Karena itu, Muhammadiyah melalui jejaringnya (lembaga pendidikan, lembaga ekonomi dan keuangan, atau amal usaha Muhammadiyah) bersedia membantu sebagai pendamping untuk memastikan ketepatan dan keadilan praktik reforma agraria pada pelbagai tahapan baik perencanaan maupun di lapangan.
Selain itu, Muhammadiyah juga mengusulkan kepada pemerintah agar secara terbuka menginformasikan detail jumlah luas lahan, lokasi lahan, serta fungsi peruntukannya di setiap kabupaten dan propinsi agar publik bisa mengetahui status kawasan hutan terutama kawasan hutan lindung dan atau hutan konservasi. Hal ini penting pula untuk menghindari tumpang-tindih (overlaping) kebijakan antara pemerintah di tingkat pusat dengan semua pelaksana kebijakan di instansi vertikal maupun pemerintah daerah.

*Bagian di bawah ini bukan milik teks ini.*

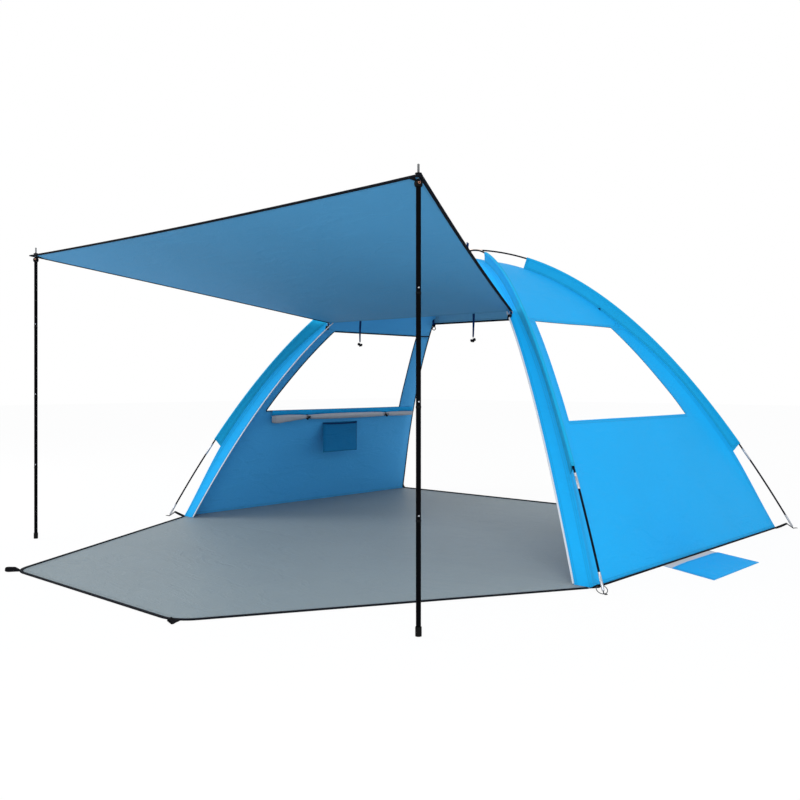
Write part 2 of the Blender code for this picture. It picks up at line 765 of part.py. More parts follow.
def door_mat():
    """The mat, and where and which way its stake loops leave its rounded corners."""
    rear = -HALF_DEPTH - FIT_GAP
    front = rear - MAT_LENGTH
    lean = math.degrees(math.atan2(MAT_REAR_HALF - MAT_FRONT_HALF, MAT_LENGTH))
    turn = 90 - lean
    inset = MAT_CORNER * math.tan(math.radians(turn / 2))
    centre = (MAT_FRONT_HALF - inset, front + MAT_CORNER)
    right = arc(centre, MAT_CORNER, -90, turn - 90, MAT_CORNER_POINTS)
    outline = [(-MAT_REAR_HALF, rear)] + [(-x, y) for x, y in reversed(right)] + right
    outline.append((MAT_REAR_HALF, rear))
    fold = fold_line("door_mat_fold", (0, rear, FABRIC))
    mat = outline_solid("door_mat", [[(x, y - rear) for x, y in outline]], FABRIC, GROUND_SHEET)
    mat.location = (0, 0, -FABRIC / 2)
    mat.parent = fold
    facet = MAT_CORNER * math.cos(math.radians(turn / 2 / (MAT_CORNER_POINTS - 1)))
    heading = math.radians(turn / 2 - 90)
    way = Vector((math.cos(heading), math.sin(heading), 0))
    return fold, Vector((*centre, 0)) + way * (facet + FIT_GAP), way


def stake_loop(name, side, fold, place, way):
    """A flat webbing strap folded into a loop for a stake, sewn to the mat's corner."""
    radius = STAKE_SLOT_RADIUS + LOOP_WALL
    end = STAKE_LOOP_LENGTH - radius
    start = end - STAKE_SLOT_LENGTH
    outer = [(0, 0)] + arc((end, radius), radius, -90, 90)
    outer += [(start, 2 * radius), (start - LOOP_NECK, WEBBING), (0, WEBBING)]
    hole = arc((end, radius), STAKE_SLOT_RADIUS, 90, -90)
    hole += arc((start, radius), STAKE_SLOT_RADIUS, -90, -270)
    loop = outline_solid(f"stake_loop_{name}", [outer, hole], STAKE_LOOP_WIDTH, BLACK_WEBBING)
    place = Vector((side * place.x, place.y, 0))
    stand(loop, place, Vector((side * way.x, way.y, 0)), UP)
    flap = fold_line(f"stake_loop_fold_{name}", place + UP * WEBBING - fold.location)
    flap.parent = fold
    hang(loop, flap)


def sand_pocket(name, side):
    """A flat pouch on the ground beside the wall. Its mouth faces the wall, past a bare lip."""
    root = HALF_WIDTH + FIT_GAP
    height = 2 * FABRIC + SAND_POCKET_HOLLOW

    def skewed(reach, hem, level):
        """The pouch's plan between two distances from the wall."""
        points = []
        for distance, edges in ((reach[0], (0, 1)), (reach[1], (1, 0))):
            shift = SAND_POCKET_SKEW * distance / SAND_POCKET_REACH
            ends = (SAND_POCKET_FRONT + hem - shift, SAND_POCKET_REAR - hem - shift)
            points += [Vector((side * (root + distance), ends[edge], level)) for edge in edges]
        return points

    pouch = prism(f"sand_pocket_{name}", skewed((0, SAND_POCKET_REACH), 0, 0), UP * height, BLUE_CLOTH)
    inside = (SAND_POCKET_LIP - SAND_POCKET_HEM, SAND_POCKET_REACH - SAND_POCKET_HEM)
    hollow = prism(
        f"sand_hollow_{name}", skewed(inside, SAND_POCKET_HEM, FABRIC), UP * SAND_POCKET_HOLLOW, None
    )
    lip = prism(
        f"sand_lip_{name}", skewed((-CUT_OVERRUN, SAND_POCKET_LIP), -CUT_OVERRUN, FABRIC), UP * height, None
    )
    boolean(pouch, as_cutter(hollow), "DIFFERENCE")
    boolean(pouch, as_cutter(lip), "DIFFERENCE")
    flap = fold_line(f"sand_pocket_fold_{name}", Vector((side * root, 0, FABRIC)))
    hang(pouch, flap)


def wall_inside(height):
    """A point on the right wall's inner face at a height, and the wall's outward direction there."""
    step = (WALL_BASE_SHARE - APEX_SHARE) / WALL_ROWS
    share = share_at(height)
    upper = APEX_SHARE + int((share - APEX_SHARE) / step) * step
    run = Vector((HALF_WIDTH * step, 0, vault_height(upper + step) - vault_height(upper)))
    lean = Vector((-run.z, 0, run.x)).normalized()
    start = Vector((HALF_WIDTH * upper, 0, vault_height(upper))) - lean * FABRIC
    return start + run * ((height - start.z) / run.z), lean


def wall_pocket():
    """A pouch that hangs straight down inside the left wall, open at its top."""
    seat, lean = wall_inside(WALL_POCKET_TOP)
    back = FIT_GAP - seat.x
    depth = 2 * POCKET_CLOTH + WALL_POCKET_HOLLOW

    def outline(x, hem, top):
        front = WALL_POCKET_FRONT + hem
        rear = WALL_POCKET_REAR - hem
        low = WALL_POCKET_BOTTOM + hem
        return [Vector((x, y, z)) for y, z in ((front, low), (rear, low), (rear, top), (front, top))]

    pouch = prism("wall_pocket", outline(back, 0, WALL_POCKET_TOP), Vector((depth, 0, 0)), POCKET_BLUE)
    hollow = prism(
        "wall_pocket_hollow",
        outline(back + POCKET_CLOTH, WALL_POCKET_HEM, WALL_POCKET_TOP + CUT_OVERRUN),
        Vector((WALL_POCKET_HOLLOW, 0, 0)),
        None,
    )
    boolean(pouch, as_cutter(hollow), "DIFFERENCE")


ROLL_SHARES = (0, 0.02, 0.07, 0.13, 0.19, 0.22, 0.25, 0.34, 0.5, 0.66, 0.75, 0.78, 0.81, 0.9, 1)
ROLL_WIDTH_SHARES = (0.55, 0.8, 0.9, 0.95, 0.82, 0.64, 0.82, 0.96, 1, 0.96, 0.82, 0.64, 0.8, 0.84, 0.66)
ROLL_DROP_SHARES = (1.8, 2.0, 1.7, 1.3, 0.95, 0.64, 0.82, 0.96, 1, 0.96, 0.82, 0.64, 0.8, 0.84, 0.66)


def window_roll(name, side):
    """The window's cover, rolled and tied under the sill inside the wall, its front end sagging open."""
    seat, lean = wall_inside(ROLL_SEAT_HEIGHT)
    centre = seat - lean * (FIT_GAP + ROLL_RADIUS)
    facing = math.atan2(lean.z, lean.x)
    stations = list(zip(ROLL_SHARES, ROLL_WIDTH_SHARES, ROLL_DROP_SHARES))
    bm = bmesh.new()
    rings = []
    for along, wide, drop in stations:
        ring = []
        for step in range(ROLL_SIDES):
            angle = facing + 2 * math.pi * step / ROLL_SIDES
            fold = ROLL_LAYERS * (angle - facing) + ROLL_TWIST * (along - ROLL_FULL_SHARE)
            crease = 1 - ROLL_CREASE_SHARE * (1 - math.cos(fold)) / 2
            reach = ROLL_RADIUS * crease
            x = centre.x + reach * wide * math.cos(angle)
            upward = min(wide, 1) if math.sin(angle) > 0 else drop
            z = centre.z + reach * upward * math.sin(angle)
            ring.append(bm.verts.new((side * x, between(ROLL_FRONT, ROLL_REAR, along), z)))
        rings.append(ring)
    for first, second in zip(rings, rings[1:]):
        for step in range(ROLL_SIDES):
            following = (step + 1) % ROLL_SIDES
            bm.faces.new((first[step], first[following], second[following], second[step]))
    bm.faces.new(rings[0])
    bm.faces.new(rings[-1])
    bmesh.ops.recalc_face_normals(bm, faces=bm.faces[:])
    roll = add_object(f"window_roll_{name}", mesh_of(bm, f"window_roll_{name}"), COVER_GREY)
    roll.data.shade_smooth()


def roof_tie(name, side):
    """A tape that hangs from the roof's front edge, and the toggle on its end."""
    share = SEAM_SHARE - ROOF_TIE_INSET / HALF_DEPTH
    y = -HALF_DEPTH * share
    step = (SEAM_SHARE - APEX_SHARE) / ROOF_ROWS
    drop = (vault_height(SEAM_SHARE - step) - vault_height(SEAM_SHARE)) / (HALF_DEPTH * step)
    under = row_height(share, APEX_SHARE, SEAM_SHARE, ROOF_ROWS) - FABRIC * math.hypot(1, drop)
    top = under - ROOF_TIE_THICKNESS / 2 * drop - FIT_GAP * math.hypot(1, drop)
    x = side * ROOF_TIE_X
    data = bpy.data.curves.new(f"roof_tie_{name}", "CURVE")
    data.dimensions = "3D"
    data.bevel_depth = ROOF_TIE_THICKNESS / 2
    data.bevel_resolution = 1
    data.extrude = ROOF_TIE_WIDTH / 2 - ROOF_TIE_THICKNESS / 2
    data.use_fill_caps = True
    spline = data.splines.new("POLY")
    count = 7
    spline.points.add(count - 1)
    for index in range(count):
        spline.points[index].co = (x, y, top - ROOF_TIE_LENGTH * index / (count - 1), 1)
        spline.points[index].tilt = math.radians(90)
    add_object(f"roof_tie_{name}", data, BLACK_WEBBING)
    end = top - ROOF_TIE_LENGTH - FIT_GAP - TOGGLE_RADIUS
    half = TOGGLE_LENGTH / 2
    profile = [(0, half), (TOGGLE_RADIUS - TOGGLE_ROUND, half), (TOGGLE_RADIUS, half - TOGGLE_ROUND)]
    profile += [(TOGGLE_RADIUS, TOGGLE_ROUND - half), (TOGGLE_RADIUS - TOGGLE_ROUND, -half), (0, -half)]
    toggle = turned(f"tie_toggle_{name}", profile, TOGGLE_PLASTIC, steps=10)
    aim(toggle, Vector((x, y, end)), Vector((1, 0, 0)))


def build():
    floor_sheet()
    side_wall("right_wall", 1)
    side_wall("left_wall", -1)
    roof("front_roof", -1, FRONT_SEAM_HEIGHT)
    roof("rear_roof", 1, REAR_EDGE_HEIGHT)
    lift = awning()
    for name, side in SIDES:
        front_strip(f"front_strip_{name}", side)
        window_roll(name, side)
        roof_tie(name, side)
        sand_pocket(name, side)
        upright(name, side, lift)
    for name in CORNERS:
        sleeve(name)
        corner_webbing(name)
        ring_pin(name)
    poles()
    apex_tie()
    wall_pocket()
    mat_loops = door_mat()
    for name, side in SIDES:
        stake_loop(name, side, *mat_loops)


build()
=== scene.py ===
import math

import bpy
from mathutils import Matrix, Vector, noise


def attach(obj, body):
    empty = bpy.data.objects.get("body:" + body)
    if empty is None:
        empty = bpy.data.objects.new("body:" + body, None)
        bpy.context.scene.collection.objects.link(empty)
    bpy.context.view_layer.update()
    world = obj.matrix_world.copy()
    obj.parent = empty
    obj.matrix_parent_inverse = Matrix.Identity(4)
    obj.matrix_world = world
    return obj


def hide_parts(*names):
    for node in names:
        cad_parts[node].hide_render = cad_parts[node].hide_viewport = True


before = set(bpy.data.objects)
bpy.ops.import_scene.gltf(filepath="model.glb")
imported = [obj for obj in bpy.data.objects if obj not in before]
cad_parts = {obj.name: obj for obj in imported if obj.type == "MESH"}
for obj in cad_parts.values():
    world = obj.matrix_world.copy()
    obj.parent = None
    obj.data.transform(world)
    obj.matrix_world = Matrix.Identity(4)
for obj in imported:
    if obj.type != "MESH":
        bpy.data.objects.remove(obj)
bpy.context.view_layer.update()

# The tent's own sizes in metres, shares of its half spans and slopes, as the frame has them. One pole runs
# over the other at their crossing, so their heights differ by twice ROD_STEP
HALF_WIDTH = 1.50
HALF_DEPTH = 1.055
HEIGHT = 1.63
APEX_SHARE = 0.0076
FRONT_SEAM = 1.245
REAR_EDGE = 1.285
WINDOW_TOP = 1.196
WINDOW_SILL = 0.685
WINDOW_FRONT_FRAME = 0.137
WINDOW_REAR_FRAME = (0.151, 0.191)
CORNERS = {"front_left": (-1, -1), "rear_right": (1, 1), "front_right": (1, -1), "rear_left": (-1, 1)}
RODS = {"upper_rod_over": ("front_left", "rear_right"), "upper_rod_under": ("front_right", "rear_left")}
REACH = math.hypot(HALF_WIDTH, HALF_DEPTH)
POLE_REACH = REACH + 0.100
POLE_HEIGHT = 1.685
ROD_STEP = 0.00625
POLE_HEIGHTS = {
    name: POLE_HEIGHT + (ROD_STEP if name in RODS["upper_rod_over"] else -ROD_STEP) for name in CORNERS
}
SLEEVE_TOP = 0.188
SLEEVE_END = math.sqrt(1 - 0.50 / POLE_HEIGHT)
FERRULE_GAP = 0.035
FERRULE = 0.080
TIP_STAND = 0.0018
RING_RADIUS = 0.0235
RING_SLOPE = math.radians(36)
AWNING_REAR = -0.5147
AWNING_FRONT = -2.100
AWNING_SLOPE = 0.20849
AWNING_HALVES = (0.70, 1.4465)
POLE_X = 1.4165
POLE_Y = -2.078
POLE_FOOT = 0.0043
POLE_JOINT = 1.5664
MAT_REAR = -1.0553
MAT_FRONT = -2.5353
MAT_HALVES = (1.484, 0.640)
MAT_LEAN = math.radians(29.693)
MAT_ROUND = 0.140
MAT_ROUND_X = MAT_HALVES[1] - MAT_ROUND * math.tan((math.pi / 2 - MAT_LEAN) / 2)
MAT_ROUND_END = MAT_FRONT + MAT_ROUND * (1 - math.sin(MAT_LEAN))
LOOP_ROOT = (0.628757, -2.515946)
LOOP_WAY = (0.502305, -0.864691)
UP = Vector((0, 0, 1))
SIDES = (("right", 1), ("left", -1))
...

Berkaitan penetapan hutan adat, ihwal itu masih bergantung pada pengakuan masyarakat adat oleh pemerintah daerah (pemda) melalui produk hukum daerah seperti peraturan daerah (perda). Selain itu, penetapan hutan adat masih bertumpu pada peran aktif masyarakat sebagai pemohon dibandingkan pemerintah.
Padahal, tidak semua masyarakat hukum adat bisa dengan mudah mengakses kota, ada yang lokasinya jauh di pedalaman hutan. Peraturan Menteri LHK No.32 Tahun 2015 juga mengamanatkan jajarannya untuk aktif.
Oleh karena itu, perlu segera dibuat kebijakan dan memberikan percepatan pengakuan dan izin yang sah kepada rakyat yang menguasai dan menduduki kawasan hutan, terutama untuk memenuhi kebutuhan hidup.